┌─ Provided data

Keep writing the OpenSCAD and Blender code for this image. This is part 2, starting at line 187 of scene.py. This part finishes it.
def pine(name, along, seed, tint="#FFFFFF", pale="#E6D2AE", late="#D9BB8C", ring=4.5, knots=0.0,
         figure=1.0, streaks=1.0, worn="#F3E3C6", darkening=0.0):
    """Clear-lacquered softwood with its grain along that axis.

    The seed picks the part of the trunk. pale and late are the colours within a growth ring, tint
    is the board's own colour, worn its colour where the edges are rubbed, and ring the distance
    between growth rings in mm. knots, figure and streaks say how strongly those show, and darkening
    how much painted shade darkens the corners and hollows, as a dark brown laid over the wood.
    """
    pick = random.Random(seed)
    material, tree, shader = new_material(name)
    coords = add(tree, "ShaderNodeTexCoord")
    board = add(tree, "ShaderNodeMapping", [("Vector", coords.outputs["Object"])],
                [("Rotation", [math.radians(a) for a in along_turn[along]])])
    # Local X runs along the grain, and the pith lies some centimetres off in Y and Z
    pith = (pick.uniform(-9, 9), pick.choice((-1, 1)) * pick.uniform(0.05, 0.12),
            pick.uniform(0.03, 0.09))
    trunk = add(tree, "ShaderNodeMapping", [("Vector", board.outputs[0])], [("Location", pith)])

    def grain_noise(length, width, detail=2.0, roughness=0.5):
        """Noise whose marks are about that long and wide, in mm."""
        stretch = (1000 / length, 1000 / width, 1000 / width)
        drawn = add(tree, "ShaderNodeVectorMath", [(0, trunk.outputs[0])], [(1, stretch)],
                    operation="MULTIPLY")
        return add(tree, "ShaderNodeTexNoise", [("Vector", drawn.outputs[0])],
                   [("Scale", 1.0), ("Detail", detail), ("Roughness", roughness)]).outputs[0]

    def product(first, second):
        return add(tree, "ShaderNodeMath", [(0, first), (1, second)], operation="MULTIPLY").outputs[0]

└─

Work to do
From the listing above, extract every line exactly as it stands.

Written reply
Keep writing the OpenSCAD and Blender code for this image. This is part 2, starting at line 187 of scene.py. This part finishes it.
def pine(name, along, seed, tint="#FFFFFF", pale="#E6D2AE", late="#D9BB8C", ring=4.5, knots=0.0,
         figure=1.0, streaks=1.0, worn="#F3E3C6", darkening=0.0):
    """Clear-lacquered softwood with its grain along that axis.

    The seed picks the part of the trunk. pale and late are the colours within a growth ring, tint
    is the board's own colour, worn its colour where the edges are rubbed, and ring the distance
    between growth rings in mm. knots, figure and streaks say how strongly those show, and darkening
    how much painted shade darkens the corners and hollows, as a dark brown laid over the wood.
    """
    pick = random.Random(seed)
    material, tree, shader = new_material(name)
    coords = add(tree, "ShaderNodeTexCoord")
    board = add(tree, "ShaderNodeMapping", [("Vector", coords.outputs["Object"])],
                [("Rotation", [math.radians(a) for a in along_turn[along]])])
    # Local X runs along the grain, and the pith lies some centimetres off in Y and Z
    pith = (pick.uniform(-9, 9), pick.choice((-1, 1)) * pick.uniform(0.05, 0.12),
            pick.uniform(0.03, 0.09))
    trunk = add(tree, "ShaderNodeMapping", [("Vector", board.outputs[0])], [("Location", pith)])

    def grain_noise(length, width, detail=2.0, roughness=0.5):
        """Noise whose marks are about that long and wide, in mm."""
        stretch = (1000 / length, 1000 / width, 1000 / width)
        drawn = add(tree, "ShaderNodeVectorMath", [(0, trunk.outputs[0])], [(1, stretch)],
                    operation="MULTIPLY")
        return add(tree, "ShaderNodeTexNoise", [("Vector", drawn.outputs[0])],
                   [("Scale", 1.0), ("Detail", detail), ("Roughness", roughness)]).outputs[0]

    def product(first, second):
        return add(tree, "ShaderNodeMath", [(0, first), (1, second)], operation="MULTIPLY").outputs[0]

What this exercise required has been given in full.